**What the task requires:**
Find the number of lines below in which the word "code" appears, and write that number only.

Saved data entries
[start]

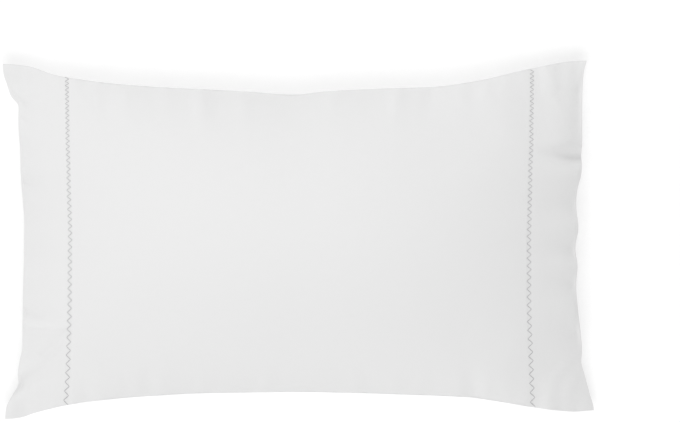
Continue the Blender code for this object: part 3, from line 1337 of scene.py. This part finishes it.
@dataclass(frozen=True)
class SoftLamp:
    """A round area lamp that looks at the case, placed by its angles in degrees (0 is +X, 90 is +Y)."""

    name: str
    azimuth: float
    elevation: float
    energy: float
    distance: float = 2.7
    size: float = 1.6
    aim: tuple[float, float, float] = (0.0, 0.0, 0.1)

    def build(self) -> None:
        """Hang the lamp."""
        azimuth, elevation = math.radians(self.azimuth), math.radians(self.elevation)
        level = math.cos(elevation)
        away = Vector((math.cos(azimuth) * level, math.sin(azimuth) * level, math.sin(elevation)))
        light = bpy.data.lights.new(self.name, "AREA")
        light.shape = "DISK"
        light.size = self.size
        light.energy = self.energy
        lamp = bpy.data.objects.new(self.name, light)
        lamp.location = Vector(self.aim) + away * self.distance
        lamp.rotation_euler = away.to_track_quat("Z", "Y").to_euler()
        bpy.context.scene.collection.objects.link(lamp)


@dataclass(frozen=True)
class Studio:
    """The floor, the soft lights and the camera."""

    pixel: float = 0.00135
    frame_pixels: tuple[int, int] = (680, 422)
    centre_pixel: tuple[float, float] = (298.5, 240.0)
    seam_height: float = 0.072
    camera_distance: float = 5.0
    sensor: float = 36.0
    floor_size: float = 14.0
    floor_colour: float = 0.72
    floor_glow: float = 0.36
    world_strength: float = 0.56
    lamps: tuple[SoftLamp, ...] = (
        SoftLamp("soft_key", azimuth=270, elevation=70, energy=26.6),
        SoftLamp("soft_far_fill", azimuth=90, elevation=20, energy=16.7),
        SoftLamp("soft_side_fill", azimuth=180, elevation=20, energy=9.0),
    )

    def build(self) -> None:
        """Make the floor, the lights and the camera."""
        self.add_floor()
        self.add_light()
        self.add_camera()

    def add_floor(self) -> None:
        """A plain pale floor that glows a little, as a light table does."""
        mesh = bmesh.new()
        bmesh.ops.create_grid(mesh, x_segments=1, y_segments=1, size=self.floor_size / 2)
        data = bpy.data.meshes.new("floor")
        mesh.to_mesh(data)
        mesh.free()
        floor = bpy.data.objects.new("floor", data)
        bpy.context.scene.collection.objects.link(floor)
        tools = NodeTools("pale_floor")
        tools.set(
            Base_Color=(self.floor_colour, self.floor_colour, self.floor_colour, 1.0),
            Roughness=1.0,
            Specular_IOR_Level=0.0,
            Emission_Color=(1.0, 1.0, 1.0, 1.0),
            Emission_Strength=self.floor_glow,
        )
        data.materials.append(tools.material)

    def add_light(self) -> None:
        """A pale surround and the soft lamps."""
        scene = bpy.context.scene
        scene.world = scene.world or bpy.data.worlds.new("surround")
        scene.world.use_nodes = True
        background = scene.world.node_tree.nodes["Background"]
        background.inputs["Color"].default_value = (1.0, 1.0, 1.0, 1.0)
        background.inputs["Strength"].default_value = self.world_strength
        for lamp in self.lamps:
            lamp.build()

    def add_camera(self) -> None:
        """A camera over the face, with the photograph's frame at the height of the seams."""
        scene = bpy.context.scene
        wide, high = self.frame_pixels
        lens = bpy.data.cameras.new("camera")
        lens.sensor_width = self.sensor
        lens.lens = self.sensor * self.camera_distance / (wide * self.pixel)
        lens.clip_end = 100.0
        camera = bpy.data.objects.new("camera", lens)
        camera.location = (
            (wide / 2 - self.centre_pixel[0]) * self.pixel,
            (self.centre_pixel[1] - high / 2) * self.pixel,
            self.seam_height + self.camera_distance,
        )
        scene.collection.objects.link(camera)
        scene.camera = camera
        scene.view_settings.view_transform = "Standard"


def main() -> None:
    """Build the pillowcase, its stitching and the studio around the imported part."""
    logging.basicConfig(level=logging.INFO, format="%(message)s")
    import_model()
    Studio().build()

    case = FilledCase(rows=ZIGZAG_ROWS).build(CottonFinish().material())
    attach(case, BODY)
    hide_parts(CASE_NODE)
    log.info("%s: %d faces", case.name, len(case.data.polygons))

    surface = BVHTree.FromObject(case, bpy.context.evaluated_depsgraph_get())
    thread = ThreadFinish().material()
    for zigzag in ZIGZAG_ROWS:
        row = zigzag.build(surface, thread)
        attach(row, BODY)
        log.info("%s: %d faces", row.name, len(row.data.polygons))


if __name__ == "__main__":
    main()
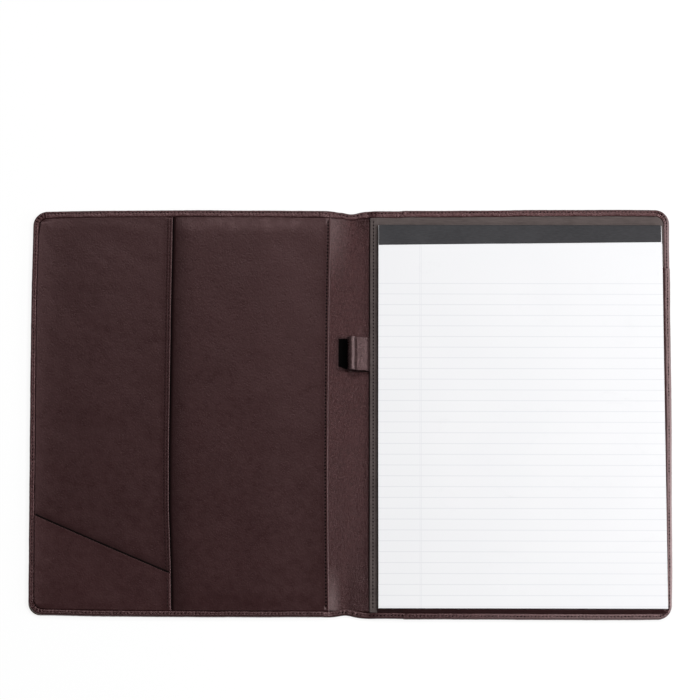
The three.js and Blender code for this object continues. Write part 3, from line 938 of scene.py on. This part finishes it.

[end]

**Exercise response:**
2